### CHALLENGE
Transcribe the entries below exactly.
+++++
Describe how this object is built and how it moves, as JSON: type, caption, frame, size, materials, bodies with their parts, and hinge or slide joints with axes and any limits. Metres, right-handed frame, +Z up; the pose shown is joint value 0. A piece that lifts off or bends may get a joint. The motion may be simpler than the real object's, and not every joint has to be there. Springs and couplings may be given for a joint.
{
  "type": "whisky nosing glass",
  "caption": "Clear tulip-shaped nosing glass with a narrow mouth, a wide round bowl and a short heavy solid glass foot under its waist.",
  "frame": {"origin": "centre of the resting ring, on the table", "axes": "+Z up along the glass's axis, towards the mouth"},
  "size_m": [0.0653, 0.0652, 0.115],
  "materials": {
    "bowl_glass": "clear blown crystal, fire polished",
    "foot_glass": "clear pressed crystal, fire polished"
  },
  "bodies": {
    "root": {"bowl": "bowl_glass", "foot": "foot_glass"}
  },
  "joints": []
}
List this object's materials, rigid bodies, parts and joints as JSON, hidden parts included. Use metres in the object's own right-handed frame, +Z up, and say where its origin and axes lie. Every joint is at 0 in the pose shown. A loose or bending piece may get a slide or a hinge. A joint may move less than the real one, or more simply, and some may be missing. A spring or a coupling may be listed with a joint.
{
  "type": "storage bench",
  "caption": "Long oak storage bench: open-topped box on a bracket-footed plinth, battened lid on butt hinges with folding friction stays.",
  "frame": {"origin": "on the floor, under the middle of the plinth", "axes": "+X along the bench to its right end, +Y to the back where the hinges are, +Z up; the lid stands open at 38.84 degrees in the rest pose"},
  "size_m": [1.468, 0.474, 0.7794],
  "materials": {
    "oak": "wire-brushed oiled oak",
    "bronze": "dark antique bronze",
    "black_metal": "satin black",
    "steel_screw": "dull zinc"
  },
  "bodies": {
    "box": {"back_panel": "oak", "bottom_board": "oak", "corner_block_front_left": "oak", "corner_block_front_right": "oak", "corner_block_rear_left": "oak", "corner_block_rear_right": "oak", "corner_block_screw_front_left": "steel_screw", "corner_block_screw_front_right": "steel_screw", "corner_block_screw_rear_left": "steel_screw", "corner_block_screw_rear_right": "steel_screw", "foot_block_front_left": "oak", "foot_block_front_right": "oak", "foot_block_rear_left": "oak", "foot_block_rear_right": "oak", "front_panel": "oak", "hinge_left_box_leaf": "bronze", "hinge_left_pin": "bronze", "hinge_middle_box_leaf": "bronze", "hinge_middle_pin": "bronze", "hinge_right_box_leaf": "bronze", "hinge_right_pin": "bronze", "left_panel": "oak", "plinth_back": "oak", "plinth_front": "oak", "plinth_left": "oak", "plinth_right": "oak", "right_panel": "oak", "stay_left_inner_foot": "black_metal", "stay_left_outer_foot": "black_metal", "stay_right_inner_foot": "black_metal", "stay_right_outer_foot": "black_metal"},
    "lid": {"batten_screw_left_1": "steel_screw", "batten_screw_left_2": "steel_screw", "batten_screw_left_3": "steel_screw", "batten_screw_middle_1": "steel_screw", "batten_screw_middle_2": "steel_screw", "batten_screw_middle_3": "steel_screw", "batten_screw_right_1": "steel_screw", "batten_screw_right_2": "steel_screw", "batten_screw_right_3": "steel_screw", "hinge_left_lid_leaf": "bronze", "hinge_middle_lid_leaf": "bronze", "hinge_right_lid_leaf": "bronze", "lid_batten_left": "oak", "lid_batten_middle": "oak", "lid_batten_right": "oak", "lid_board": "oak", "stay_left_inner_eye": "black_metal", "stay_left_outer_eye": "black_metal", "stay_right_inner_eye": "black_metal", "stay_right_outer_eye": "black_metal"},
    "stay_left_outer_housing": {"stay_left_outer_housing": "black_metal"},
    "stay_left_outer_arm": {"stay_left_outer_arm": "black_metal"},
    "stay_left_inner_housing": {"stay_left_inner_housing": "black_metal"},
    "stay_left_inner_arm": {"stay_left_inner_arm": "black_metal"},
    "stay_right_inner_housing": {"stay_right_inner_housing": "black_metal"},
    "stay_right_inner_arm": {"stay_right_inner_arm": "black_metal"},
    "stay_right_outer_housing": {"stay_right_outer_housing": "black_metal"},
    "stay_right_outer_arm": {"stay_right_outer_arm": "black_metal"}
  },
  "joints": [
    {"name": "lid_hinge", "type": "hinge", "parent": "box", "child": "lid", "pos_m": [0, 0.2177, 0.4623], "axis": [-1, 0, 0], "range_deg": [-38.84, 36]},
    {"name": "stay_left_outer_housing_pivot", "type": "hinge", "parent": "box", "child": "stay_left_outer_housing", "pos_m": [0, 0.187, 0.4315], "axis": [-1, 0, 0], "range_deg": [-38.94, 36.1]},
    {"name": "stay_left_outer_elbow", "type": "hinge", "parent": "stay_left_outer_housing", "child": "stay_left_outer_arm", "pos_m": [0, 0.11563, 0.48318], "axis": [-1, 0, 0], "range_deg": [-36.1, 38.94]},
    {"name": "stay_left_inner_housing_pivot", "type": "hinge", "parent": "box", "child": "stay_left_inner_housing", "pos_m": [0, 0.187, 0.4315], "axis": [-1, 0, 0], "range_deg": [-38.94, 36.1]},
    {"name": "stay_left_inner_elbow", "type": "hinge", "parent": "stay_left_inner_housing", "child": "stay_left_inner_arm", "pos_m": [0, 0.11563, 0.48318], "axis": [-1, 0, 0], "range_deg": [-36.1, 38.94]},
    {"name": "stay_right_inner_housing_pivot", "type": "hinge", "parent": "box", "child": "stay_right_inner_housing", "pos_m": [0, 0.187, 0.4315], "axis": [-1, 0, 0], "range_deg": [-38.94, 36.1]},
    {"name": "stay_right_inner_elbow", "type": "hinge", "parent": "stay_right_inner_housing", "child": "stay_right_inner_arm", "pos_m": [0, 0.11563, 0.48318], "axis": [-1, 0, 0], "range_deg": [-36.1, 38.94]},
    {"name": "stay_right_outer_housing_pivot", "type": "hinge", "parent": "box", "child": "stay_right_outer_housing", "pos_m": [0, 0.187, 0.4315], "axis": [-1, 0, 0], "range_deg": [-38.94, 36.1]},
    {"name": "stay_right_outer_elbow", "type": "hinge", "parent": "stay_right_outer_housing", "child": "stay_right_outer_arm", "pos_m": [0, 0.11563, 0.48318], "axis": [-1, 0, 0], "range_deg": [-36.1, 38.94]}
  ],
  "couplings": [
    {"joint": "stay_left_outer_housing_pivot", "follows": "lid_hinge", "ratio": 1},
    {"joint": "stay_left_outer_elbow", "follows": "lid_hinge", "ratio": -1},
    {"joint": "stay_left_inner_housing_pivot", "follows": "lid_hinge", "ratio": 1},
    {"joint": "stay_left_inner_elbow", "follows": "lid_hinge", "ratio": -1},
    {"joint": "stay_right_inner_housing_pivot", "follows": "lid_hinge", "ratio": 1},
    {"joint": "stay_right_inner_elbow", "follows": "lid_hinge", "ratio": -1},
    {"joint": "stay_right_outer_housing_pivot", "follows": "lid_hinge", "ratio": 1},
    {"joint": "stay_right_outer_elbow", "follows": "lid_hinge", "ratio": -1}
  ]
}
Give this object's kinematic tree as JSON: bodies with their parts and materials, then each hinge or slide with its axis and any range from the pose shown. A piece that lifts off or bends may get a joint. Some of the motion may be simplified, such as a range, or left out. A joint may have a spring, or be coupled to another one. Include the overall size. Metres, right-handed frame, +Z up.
+++++
### ANSWER IN FULL
Describe how this object is built and how it moves, as JSON: type, caption, frame, size, materials, bodies with their parts, and hinge or slide joints with axes and any limits. Metres, right-handed frame, +Z up; the pose shown is joint value 0. A piece that lifts off or bends may get a joint. The motion may be simpler than the real object's, and not every joint has to be there. Springs and couplings may be given for a joint.
{
  "type": "whisky nosing glass",
  "caption": "Clear tulip-shaped nosing glass with a narrow mouth, a wide round bowl and a short heavy solid glass foot under its waist.",
  "frame": {"origin": "centre of the resting ring, on the table", "axes": "+Z up along the glass's axis, towards the mouth"},
  "size_m": [0.0653, 0.0652, 0.115],
  "materials": {
    "bowl_glass": "clear blown crystal, fire polished",
    "foot_glass": "clear pressed crystal, fire polished"
  },
  "bodies": {
    "root": {"bowl": "bowl_glass", "foot": "foot_glass"}
  },
  "joints": []
}
List this object's materials, rigid bodies, parts and joints as JSON, hidden parts included. Use metres in the object's own right-handed frame, +Z up, and say where its origin and axes lie. Every joint is at 0 in the pose shown. A loose or bending piece may get a slide or a hinge. A joint may move less than the real one, or more simply, and some may be missing. A spring or a coupling may be listed with a joint.
{
  "type": "storage bench",
  "caption": "Long oak storage bench: open-topped box on a bracket-footed plinth, battened lid on butt hinges with folding friction stays.",
  "frame": {"origin": "on the floor, under the middle of the plinth", "axes": "+X along the bench to its right end, +Y to the back where the hinges are, +Z up; the lid stands open at 38.84 degrees in the rest pose"},
  "size_m": [1.468, 0.474, 0.7794],
  "materials": {
    "oak": "wire-brushed oiled oak",
    "bronze": "dark antique bronze",
    "black_metal": "satin black",
    "steel_screw": "dull zinc"
  },
  "bodies": {
    "box": {"back_panel": "oak", "bottom_board": "oak", "corner_block_front_left": "oak", "corner_block_front_right": "oak", "corner_block_rear_left": "oak", "corner_block_rear_right": "oak", "corner_block_screw_front_left": "steel_screw", "corner_block_screw_front_right": "steel_screw", "corner_block_screw_rear_left": "steel_screw", "corner_block_screw_rear_right": "steel_screw", "foot_block_front_left": "oak", "foot_block_front_right": "oak", "foot_block_rear_left": "oak", "foot_block_rear_right": "oak", "front_panel": "oak", "hinge_left_box_leaf": "bronze", "hinge_left_pin": "bronze", "hinge_middle_box_leaf": "bronze", "hinge_middle_pin": "bronze", "hinge_right_box_leaf": "bronze", "hinge_right_pin": "bronze", "left_panel": "oak", "plinth_back": "oak", "plinth_front": "oak", "plinth_left": "oak", "plinth_right": "oak", "right_panel": "oak", "stay_left_inner_foot": "black_metal", "stay_left_outer_foot": "black_metal", "stay_right_inner_foot": "black_metal", "stay_right_outer_foot": "black_metal"},
    "lid": {"batten_screw_left_1": "steel_screw", "batten_screw_left_2": "steel_screw", "batten_screw_left_3": "steel_screw", "batten_screw_middle_1": "steel_screw", "batten_screw_middle_2": "steel_screw", "batten_screw_middle_3": "steel_screw", "batten_screw_right_1": "steel_screw", "batten_screw_right_2": "steel_screw", "batten_screw_right_3": "steel_screw", "hinge_left_lid_leaf": "bronze", "hinge_middle_lid_leaf": "bronze", "hinge_right_lid_leaf": "bronze", "lid_batten_left": "oak", "lid_batten_middle": "oak", "lid_batten_right": "oak", "lid_board": "oak", "stay_left_inner_eye": "black_metal", "stay_left_outer_eye": "black_metal", "stay_right_inner_eye": "black_metal", "stay_right_outer_eye": "black_metal"},
    "stay_left_outer_housing": {"stay_left_outer_housing": "black_metal"},
    "stay_left_outer_arm": {"stay_left_outer_arm": "black_metal"},
    "stay_left_inner_housing": {"stay_left_inner_housing": "black_metal"},
    "stay_left_inner_arm": {"stay_left_inner_arm": "black_metal"},
    "stay_right_inner_housing": {"stay_right_inner_housing": "black_metal"},
    "stay_right_inner_arm": {"stay_right_inner_arm": "black_metal"},
    "stay_right_outer_housing": {"stay_right_outer_housing": "black_metal"},
    "stay_right_outer_arm": {"stay_right_outer_arm": "black_metal"}
  },
  "joints": [
    {"name": "lid_hinge", "type": "hinge", "parent": "box", "child": "lid", "pos_m": [0, 0.2177, 0.4623], "axis": [-1, 0, 0], "range_deg": [-38.84, 36]},
    {"name": "stay_left_outer_housing_pivot", "type": "hinge", "parent": "box", "child": "stay_left_outer_housing", "pos_m": [0, 0.187, 0.4315], "axis": [-1, 0, 0], "range_deg": [-38.94, 36.1]},
    {"name": "stay_left_outer_elbow", "type": "hinge", "parent": "stay_left_outer_housing", "child": "stay_left_outer_arm", "pos_m": [0, 0.11563, 0.48318], "axis": [-1, 0, 0], "range_deg": [-36.1, 38.94]},
    {"name": "stay_left_inner_housing_pivot", "type": "hinge", "parent": "box", "child": "stay_left_inner_housing", "pos_m": [0, 0.187, 0.4315], "axis": [-1, 0, 0], "range_deg": [-38.94, 36.1]},
    {"name": "stay_left_inner_elbow", "type": "hinge", "parent": "stay_left_inner_housing", "child": "stay_left_inner_arm", "pos_m": [0, 0.11563, 0.48318], "axis": [-1, 0, 0], "range_deg": [-36.1, 38.94]},
    {"name": "stay_right_inner_housing_pivot", "type": "hinge", "parent": "box", "child": "stay_right_inner_housing", "pos_m": [0, 0.187, 0.4315], "axis": [-1, 0, 0], "range_deg": [-38.94, 36.1]},
    {"name": "stay_right_inner_elbow", "type": "hinge", "parent": "stay_right_inner_housing", "child": "stay_right_inner_arm", "pos_m": [0, 0.11563, 0.48318], "axis": [-1, 0, 0], "range_deg": [-36.1, 38.94]},
    {"name": "stay_right_outer_housing_pivot", "type": "hinge", "parent": "box", "child": "stay_right_outer_housing", "pos_m": [0, 0.187, 0.4315], "axis": [-1, 0, 0], "range_deg": [-38.94, 36.1]},
    {"name": "stay_right_outer_elbow", "type": "hinge", "parent": "stay_right_outer_housing", "child": "stay_right_outer_arm", "pos_m": [0, 0.11563, 0.48318], "axis": [-1, 0, 0], "range_deg": [-36.1, 38.94]}
  ],
  "couplings": [
    {"joint": "stay_left_outer_housing_pivot", "follows": "lid_hinge", "ratio": 1},
    {"joint": "stay_left_outer_elbow", "follows": "lid_hinge", "ratio": -1},
    {"joint": "stay_left_inner_housing_pivot", "follows": "lid_hinge", "ratio": 1},
    {"joint": "stay_left_inner_elbow", "follows": "lid_hinge", "ratio": -1},
    {"joint": "stay_right_inner_housing_pivot", "follows": "lid_hinge", "ratio": 1},
    {"joint": "stay_right_inner_elbow", "follows": "lid_hinge", "ratio": -1},
    {"joint": "stay_right_outer_housing_pivot", "follows": "lid_hinge", "ratio": 1},
    {"joint": "stay_right_outer_elbow", "follows": "lid_hinge", "ratio": -1}
  ]
}
Give this object's kinematic tree as JSON: bodies with their parts and materials, then each hinge or slide with its axis and any range from the pose shown. A piece that lifts off or bends may get a joint. Some of the motion may be simplified, such as a range, or left out. A joint may have a spring, or be coupled to another one. Include the overall size. Metres, right-handed frame, +Z up.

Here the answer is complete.